The night was, of course, not yet over.

We were now entering a harbour in pitch blackness, looking for a mooring buoy we had only seen once in daylight!

Suffice to say that after doing about 10 circles with each one getting us closer to Conwy, we eventually found it and amazingly managed to hook the pick up buoy with me on the boat hook and Carole on the helm. She did an excellent job.

Of course, when I dragged the strop on board, it was too short and wouldn’t reach the deck cleat and I was running out of strength fast. Luckily I discovered that our strop had snagged an older, longer, strop that was attached to the same buoy so I dropped that over the cleat and fell back exhausted.

Carol and I had a much needed snack of beans on toast and decided that it really wasn’t worth risking anything else happening that night so waited for the cruising club launch instead of setting of for shore in the dinghy at 3 in the morning.

Lessons learnt???

Yes, plenty.

Most important is that one should always expect the unexpected in the yachting game.

To be fair, we had done everything we could to be well equipped with regard to being prepared for the expected ie. two GPS receivers, two laptops, two VHF radios (both new), new life-raft, dinghy and two outboards etc. etc. We had also spent a considerable amount of money on the boat to ensure that she was very seaworthy ie. all new sea-cocks, new pipework to engine, new batteries etc.

We had managed to sail a friend’s yacht for a whole summer in the Menai/Conwy area with no problems some 7 years ago with little or no experience. Ignorance was bliss!!

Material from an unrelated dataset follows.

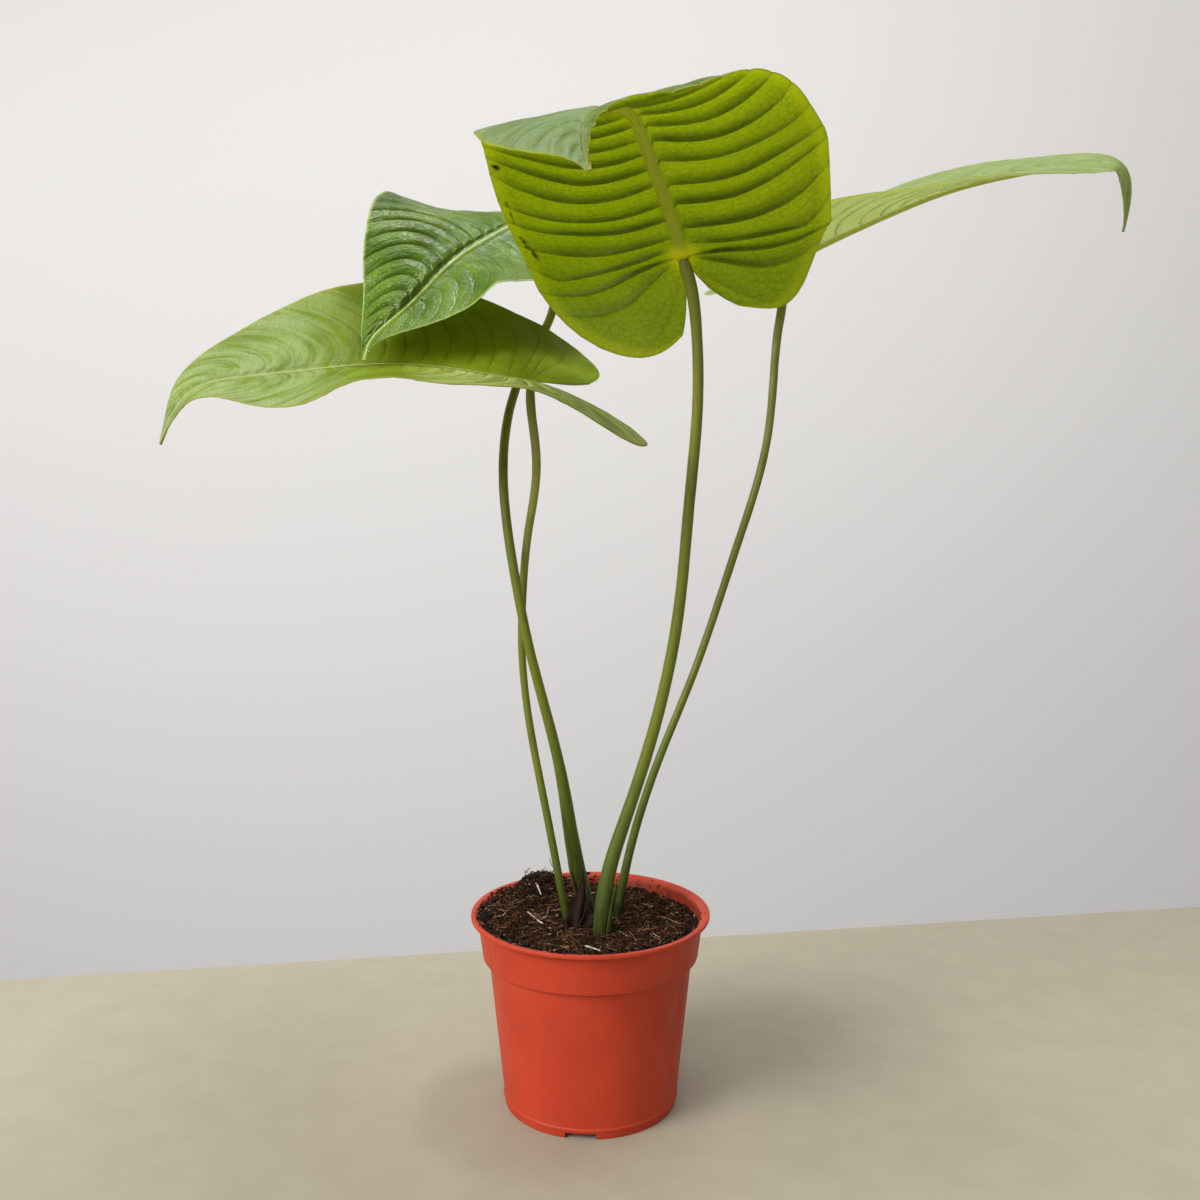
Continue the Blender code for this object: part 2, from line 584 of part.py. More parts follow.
def make_tube(name, points, radii, collection, look=None):
    """A tapering tube along points."""
    curve = bpy.data.curves.new(name, "CURVE")
    curve.dimensions = "3D"
    curve.bevel_depth = 1
    curve.bevel_resolution = STALK_SIDES_RESOLUTION
    curve.use_fill_caps = True
    path = curve.splines.new("POLY")
    path.points.add(len(points) - 1)
    for point, place, radius in zip(path.points, points, radii):
        point.co = (*place, 1)
        point.radius = radius
    tube = as_mesh(add_object(name, curve, collection), collection, look)
    tube.data.shade_smooth()
    return tube


def make_leaf(name, leaf, parts):
    """A leaf blade: a pleated sheet with a ridge under its midrib."""
    grid = bmesh.new()
    bmesh.ops.create_grid(grid, x_segments=2 * COLUMNS, y_segments=ROWS, size=1)
    flat = np.array([vertex.co[:2] for vertex in grid.verts])
    side = np.sign(flat[:, 0]) * np.abs(flat[:, 0]) ** CROWDING
    pleat = (flat[:, 1] + 1) / 2 * PLEATS
    places, along = leaf_surface(leaf, pleat, side)
    ridge = 1 - RIDGE_TAPER * np.clip(along / leaf["length"], 0, 1)
    least = BLADE / RIDGE
    weights = np.where(np.abs(side) < 1e-6, np.maximum(ridge, least), least)
    layer = grid.verts.layers.deform.verify()
    for vertex, place, weight in zip(grid.verts, places, weights):
        vertex.co = place
        vertex[layer][0] = float(weight)
    bmesh.ops.remove_doubles(grid, verts=grid.verts, dist=0.0002)
    bmesh.ops.triangulate(grid, faces=grid.faces)
    mesh = bpy.data.meshes.new(name)
    grid.to_mesh(mesh)
    grid.free()
    blade = add_object(name, mesh, parts, "leaf")
    blade.vertex_groups.new(name="thickness")
    solidify = blade.modifiers.new("Thickness", "SOLIDIFY")
    solidify.thickness = RIDGE
    solidify.offset = -1
    solidify.vertex_group = "thickness"
    mesh.shade_smooth()
    return blade


def make_wrap(name, wrap, collection, look=None, spare=0.0):
    """A scale or sheath that partly wraps an axis and narrows to a tip."""
    _, axis = smooth_route(wrap["axis"], WRAP_ROWS + 1)
    grid = bmesh.new()
    bmesh.ops.create_grid(grid, x_segments=WRAP_COLUMNS, y_segments=WRAP_ROWS, size=1)
    for vertex in grid.verts:
        t = (vertex.co.y + 1) / 2
        k = int(round(t * WRAP_ROWS))
        radius = wrap["radius"][0] + (wrap["radius"][1] - wrap["radius"][0]) * t - spare / 2
        side = wrap["side"][0] + (wrap["side"][1] - wrap["side"][0]) * t
        arc = wrap["arc"] * (1 - (1 - WRAP_TIP) * t ** wrap["narrowing"])
        arc += math.degrees(spare / radius)
        angle = math.radians(side + vertex.co.x * arc)
        vertex.co = (axis[k][0] + radius * math.cos(angle), axis[k][1] + radius * math.sin(angle),
                     axis[k][2] - (spare if k == 0 else 0))
    bmesh.ops.triangulate(grid, faces=grid.faces)
    mesh = bpy.data.meshes.new(name)
    grid.to_mesh(mesh)
    grid.free()
    piece = add_object(name, mesh, collection, look)
    solidify = piece.modifiers.new("Thickness", "SOLIDIFY")
    solidify.thickness = wrap["thick"] + spare
    solidify.offset = 1
    mesh.shade_smooth()
    return piece


def main():
    clear_scene()
    parts = bpy.data.collections.new("potted_anthurium")
    cutters = bpy.data.collections.new("cutters")
    for group in (parts, cutters):
        bpy.context.scene.collection.children.link(group)

    make_pot(parts, cutters)
    soil = make_soil(parts)
    make_crown(parts, cutters, soil)
    for name, stalk in STALKS.items():
        points, radii = stalk_line(stalk)
        make_tube(name, points, radii, parts, "stalk")
        below = points.copy()
        below[0, 2] -= GAP
        cut(soil, make_tube(name + "_hole", below[:HOLE_POINTS], radii[:HOLE_POINTS] + HOLE_SPARE,
                            cutters))
    for name, wrap in WRAPS.items():
        look = "sheath" if name == "green_sheath" else "scale"
        make_wrap(name, wrap, parts, look)
    cut(soil, make_wrap("sheath_hole", WRAPS["green_sheath"], cutters, None, SHEATH_SPARE))
    for name, leaf in LEAVES.items():
        make_leaf(name, leaf, parts)


main()
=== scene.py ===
"""How the potted anthurium looks: fine leaves, stalks, soil and pot, with a studio round them.

Metres, +Z up, in the frame of the solids. The camera stands at -Y. The pot, leaves, stalks and
scales repeat the sizes that the solids were made from, apart from the pleats of leaf_3, which are
a little lower here, and add veins, relief and colour.
"""
import math

import bmesh
import bpy
import numpy as np
from mathutils import Matrix, Vector, noise


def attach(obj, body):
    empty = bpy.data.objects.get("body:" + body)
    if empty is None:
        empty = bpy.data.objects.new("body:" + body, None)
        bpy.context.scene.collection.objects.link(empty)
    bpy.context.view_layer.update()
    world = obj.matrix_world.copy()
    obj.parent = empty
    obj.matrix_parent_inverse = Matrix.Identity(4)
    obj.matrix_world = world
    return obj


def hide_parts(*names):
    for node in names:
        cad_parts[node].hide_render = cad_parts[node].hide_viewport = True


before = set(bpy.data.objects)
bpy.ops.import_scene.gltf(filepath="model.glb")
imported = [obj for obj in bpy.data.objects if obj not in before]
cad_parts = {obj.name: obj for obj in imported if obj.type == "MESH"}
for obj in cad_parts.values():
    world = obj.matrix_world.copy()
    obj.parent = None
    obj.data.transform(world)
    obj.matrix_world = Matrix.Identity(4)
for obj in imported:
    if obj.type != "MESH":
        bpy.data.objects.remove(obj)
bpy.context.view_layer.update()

# Camera
LENS = 38.1
CAMERA_PLACE = (0.0048, -0.619, 0.326)
CAMERA_DOWN = math.radians(6.5)

# Table: the height of its top is 0. Its back edge slants away to the right.
TABLE_EDGE_LEFT = (-0.9, 0.057)
TABLE_EDGE_RIGHT = (0.9, 0.347)
TABLE_FRONT = -1.2
TABLE_THICK = 0.03
WALL_PLACE = 1.6
WALL_REACH = (-4, 4, -1.5, 3)

# Pot
POT_HEIGHT = 0.098
RIM_RADIUS = 0.060
LIP_HEIGHT = 0.0018
COLLAR_TOP_RADIUS = 0.0566
COLLAR_BOTTOM_RADIUS = 0.0541
COLLAR_BOTTOM = 0.0765
RIM_WIDTH = 0.0024
WALL_TOP_RADIUS = 0.0512
WALL_BOTTOM_RADIUS = 0.0440
WALL = 0.0015
FLOOR = 0.0016
CHANNEL_RISE = 0.0040
DISC_RADIUS = 0.0200
RING_HEIGHT = 0.0044
RING_WIDTH = 0.0011
RING_PROUD = 0.0004
POT_STEPS = 240
NOTCHES = 4
NOTCH_WIDTH = 0.015
NOTCH_HEIGHT = 0.003
NOTCH_TURN = math.radians(-6)
DRAIN_HOLES = 8
DRAIN_RADIUS = 0.003
DRAIN_SIDES = 32
DRAIN_CIRCLE = 0.031
CUT_REACH = 0.008
ROUND = 0.0005
ROUND_STEPS = 4
SHARP = math.radians(40)

# Soil
SOIL_EDGE = 0.0942
SOIL_TILT = 0.0025
SOIL_HIGH_SIDE = math.radians(205)
SOIL_DIP = 0.0016
SOIL_LUMP = 0.0007
COARSE_LUMP = 0.0160
FINE_LUMP = 0.0060

# Leaves: the blade's thickness and the stretch behind the stalk over which the lobes tilt. The
# pleats rise within PLEAT_RISE of the half width, keep PLEAT_LEFT of their height at the margin and
# fade within about PLEAT_ROOM of the stalk.
BLADE = 0.00065
LOBE_EASE = 0.012
PLEATS = 22
PLEAT_RISE = 0.12
PLEAT_LEFT = 0.25
PLEAT_ROOM = 0.014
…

This time round we thought we had everything covered but even though things went wrong here and there, we were never in any real danger and the experiences have taught us a lot. If nothing else in the future, I will have a list of all the Conwy buoys in the cockpit with the bearings between them.

I do hope this has not put any of you off sailing with us. We did manage to take our first yacht from a difficult mooring miles from the sea and arrive safely in the middle of the night at her new home in Conwy harbour.